The subtitle of Junger’s book is “On Homecoming and Belonging.” He does not use those two phrases much at all throughout the book, but they stand as the twin pillars supporting the main topic. A restatement of the book’s aim could be to outline the relationship of “tribe” to homecoming and belonging. Tribe is both the means to achieve home and the mechanism through which people come to feel that they belong. The -ing suffix transforms the noun home and the verb belong into gerunds that connote an ongoing procedure. Homecoming is a process; belonging is unfinished.

In Chapter 4, “Calling Home From Mars,” Junger unsettles the reader’s sense of home. The chapter title borrows from a statement by a Vietnam vet, Gregory Gomez, who shared his experience with Junger. Junger explains that Gomez is Apache Indian from West Texas and his grandfather was lynched by Texas Rangers in 1915 because they wanted his land—and because he was Indian.

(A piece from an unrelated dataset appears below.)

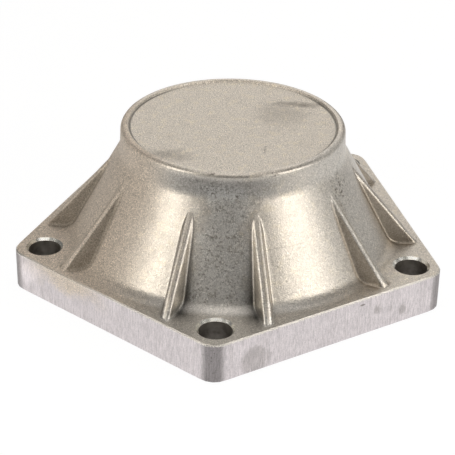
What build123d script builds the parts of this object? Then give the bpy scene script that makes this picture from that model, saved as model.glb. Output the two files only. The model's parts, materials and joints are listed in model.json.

Gomez said he felt no particular allegiance to the United States, but he volunteered for Vietnam because he wanted to experience combat. By the time he introduces Gomez, Junger has developed his argument about tribalism across three and a half chapters. He thus uses Gomez’s story to coalesce his case about unfinished homecoming. Gomez went through extensive purification, healing, and reintegration ceremonies across decades. Junger leaves unaddressed, however, the tragic irony of warfare in the homeland that Gomez’s story represents. Gomez had access to a cultural tradition from his tribe to address the trauma of war but no avenue by which to redress the war of his homeland against his people.